S’agissant des transports collectifs, la situation est un peu meilleure, notamment dans les grandes villes. Pourtant, la plupart des spécialistes s’accordent à dire que l’heure de gloire des transports collectifs urbains est déjà derrière nous compte tenu des coûts de fonctionnement importants qui restent à la charge des autorités organisatrices. Par ailleurs, les transports collectifs urbains ont quelques faiblesses intrinsèques qui les rendent mal adaptés aux petites villes et aux périphéries peu denses où vit près de 40% de la population française. Autre défaut majeur comparativement au vélo : ils coûtent beaucoup plus chers en investissement et en fonctionnement.
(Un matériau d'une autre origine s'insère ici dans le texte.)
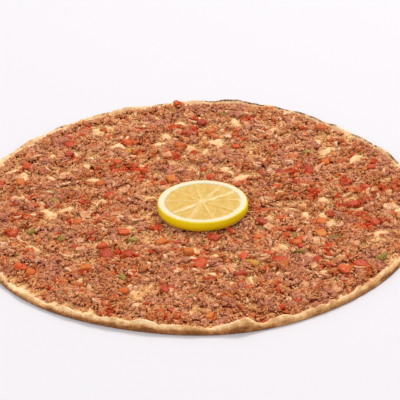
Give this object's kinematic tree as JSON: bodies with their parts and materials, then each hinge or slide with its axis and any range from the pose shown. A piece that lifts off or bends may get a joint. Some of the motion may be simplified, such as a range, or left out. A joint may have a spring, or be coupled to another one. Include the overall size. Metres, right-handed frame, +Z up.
{
  "type": "lahmacun",
  "caption": "Thin round flatbread with a low browned rim, spread with spiced mince, diced vegetables and onion, with a slice of lemon on top; lies flat.",
  "frame": {"origin": "middle of the flatbread's flat underside", "axes": "+Z up, out of the topped face; +X to the right and +Y away, seen from the side with the puffed blister in the rim"},
  "size_m": [0.2943, 0.2945, 0.0132],
  "materials": {
    "dough": "baked thin dough, cream where covered, golden brown on the rim with a few dark scorched specks",
    "mince": "cooked spiced mince with red, orange, green and pale diced vegetables, moist in places",
    "lemon": "fresh cut lemon: bright yellow peel, white pith, moist translucent flesh"
  },
  "bodies": {
    "root": {"flatbread": "dough", "meat_topping": "mince", "lemon_slice": "lemon"}
  },
  "joints": []
}
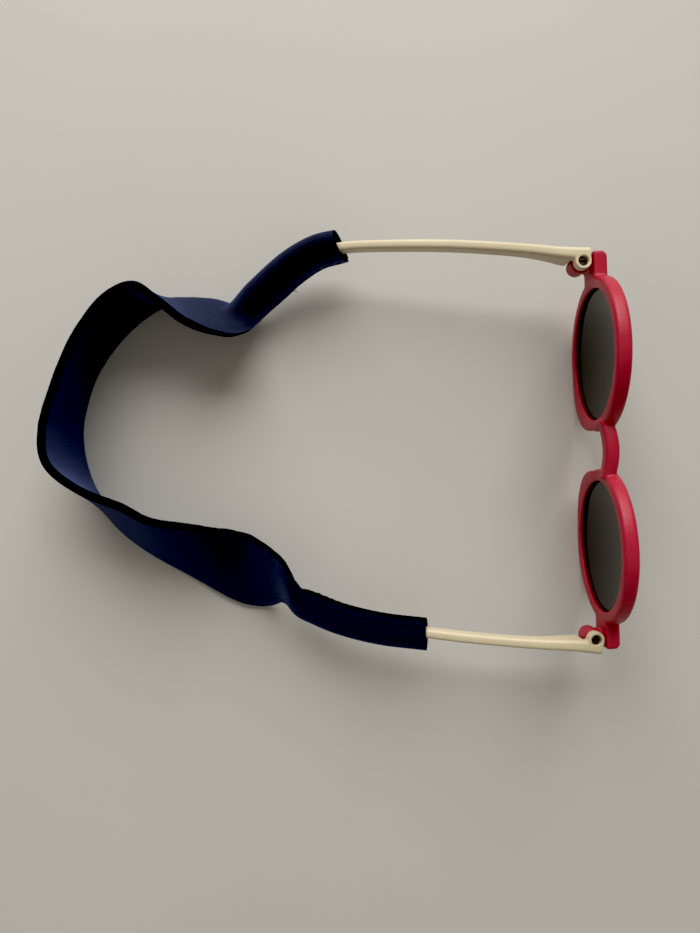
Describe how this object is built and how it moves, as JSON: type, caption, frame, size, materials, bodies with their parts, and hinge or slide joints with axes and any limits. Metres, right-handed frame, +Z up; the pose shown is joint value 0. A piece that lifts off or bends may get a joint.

A l’heure où plusieurs candidats à la présidentielle affirment qu’il est urgent de réduire le poids de la dépense publique, il est sidérant de constater qu’aucun de ces candidats n’ait jugé utile de donner quelques chiffres sur les économies induites au niveau local par un recours accru au vélo plutôt qu’aux modes motorisés qui carburent au pétrole importé et qui coûtent très cher en infrastructures et en pollution induite de toute sorte.
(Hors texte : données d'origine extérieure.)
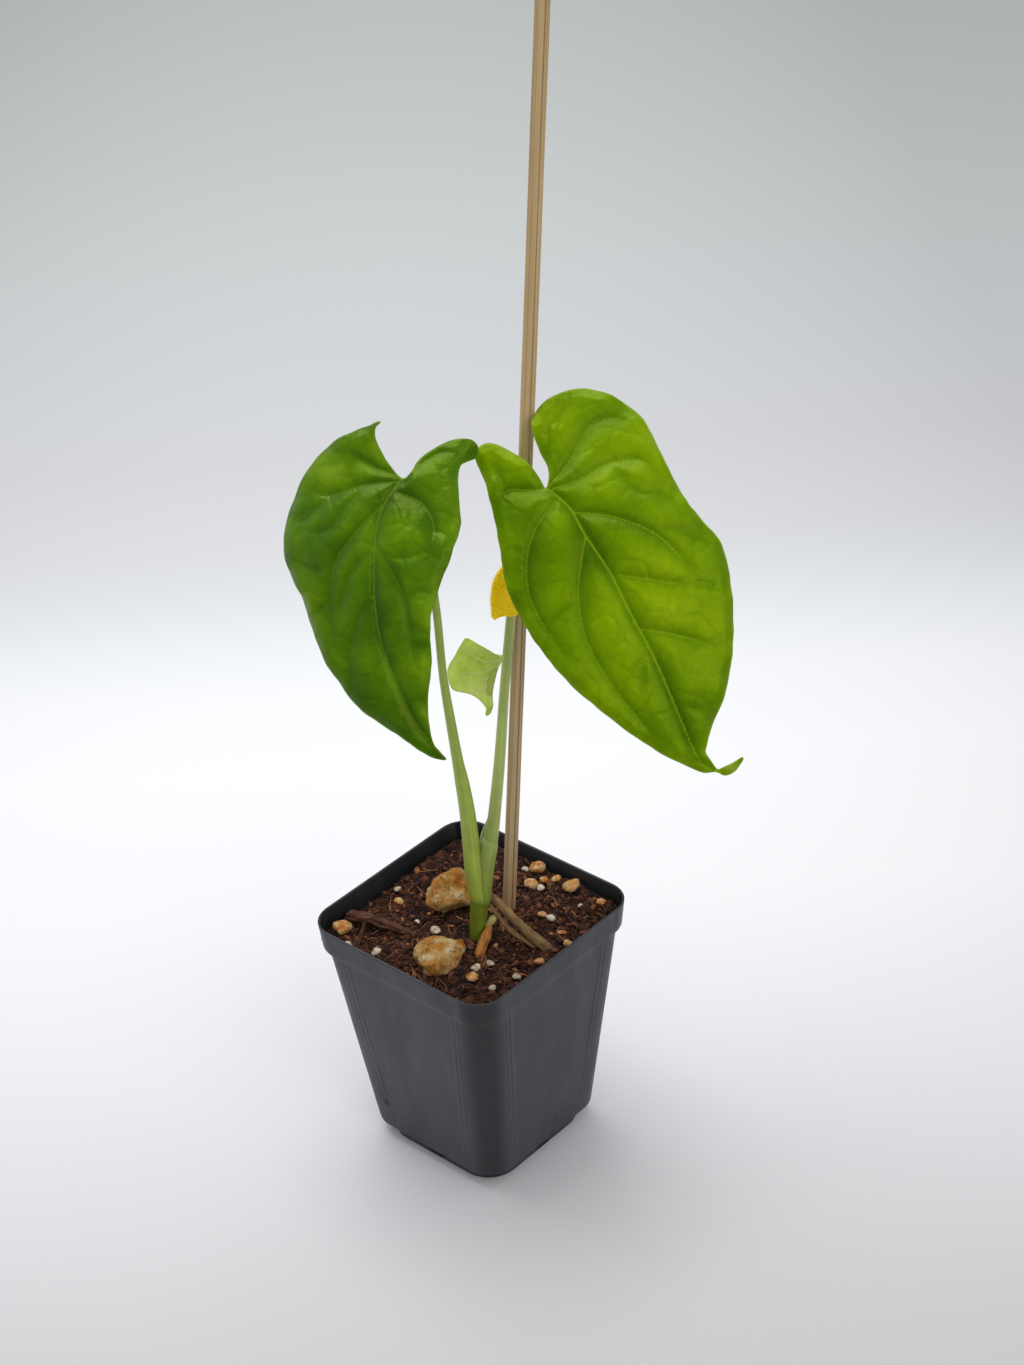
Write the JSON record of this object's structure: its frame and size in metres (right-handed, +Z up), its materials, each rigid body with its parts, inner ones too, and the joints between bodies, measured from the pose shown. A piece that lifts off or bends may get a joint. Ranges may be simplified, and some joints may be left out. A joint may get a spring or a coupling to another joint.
{
  "type": "potted climbing aroid plant",
  "caption": "Young heart-leaved climbing plant in a square tapered nursery pot, tied to a tall bamboo stake with a soft strap, soil dressed with clay lumps and perlite.",
  "frame": {"origin": "centre of the pot's foot, on the surface it stands on", "axes": "+Z up, X and Y square to the pot's sides; the leaves face +X -Y"},
  "size_m": [0.1599, 0.1096, 0.4817],
  "materials": {
    "pot_plastic": "satin black, faint scuffs and soil specks",
    "potting_mix": "loose moist coir and bark fines",
    "bamboo": "split cane with fine lengthwise fibres",
    "strap_fabric": "fuzzy hook-and-loop strap",
    "green_stem": "smooth living stem",
    "green_stalk": "smooth waxy leaf stalk",
    "root_skin": "dry corky root skin",
    "leaf_dark": "glossy quilted leaf, older and darker",
    "leaf_bright": "glossy quilted leaf, younger and yellower",
    "leaf_pale": "soft pale new leaf",
    "bark": "fibrous bark strip",
    "clay_lump": "porous baked clay",
    "perlite_grain": "chalky porous grain"
  },
  "bodies": {
    "root": {"bark_stick": "bark", "bark_twig": "bark", "bud": "green_stalk", "clay_chunk_back": "clay_lump", "clay_chunk_front": "clay_lump", "grain_01": "clay_lump", "grain_02": "perlite_grain", "grain_03": "perlite_grain", "grain_04": "perlite_grain", "grain_05": "perlite_grain", "grain_06": "perlite_grain", "grain_07": "clay_lump", "grain_08": "clay_lump", "grain_09": "clay_lump", "grain_10": "perlite_grain", "grain_11": "clay_lump", "grain_12": "clay_lump", "grain_13": "clay_lump", "grain_14": "perlite_grain", "grain_15": "clay_lump", "grain_16": "perlite_grain", "grain_17": "perlite_grain", "grain_18": "clay_lump", "grain_19": "perlite_grain", "grain_20": "perlite_grain", "grain_21": "clay_lump", "grain_22": "perlite_grain", "grain_23": "perlite_grain", "grain_24": "clay_lump", "grain_25": "clay_lump", "left_leaf": "leaf_dark", "left_stalk": "green_stalk", "pot": "pot_plastic", "prop_root": "root_skin", "right_leaf": "leaf_bright", "right_stalk": "green_stalk", "sheath": "green_stalk", "soil": "potting_mix", "stake": "bamboo", "stem": "green_stem", "tie": "strap_fabric", "young_leaf": "leaf_pale", "young_root": "root_skin", "young_stalk": "green_stalk"}
  },
  "joints": []
}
Rappelant au passage qu’en ville l’ennemi c’est la masse, les adeptes du bon sens ont compris depuis très longtemps que même dans le futur, il sera difficile d’égaler l’efficience d’un vélo à assistance électrique pour les déplacements urbains. Mais pour que le vélo/VAE (re)trouve la place qu’il mérite dans notre quotidien, encore faut-il arrêter de concevoir la ville comme on la concevait au milieu des années 80 et que les citoyens acceptent d’adapter leur mode de vie en conséquence…
Vive le futur sobre & intelligent !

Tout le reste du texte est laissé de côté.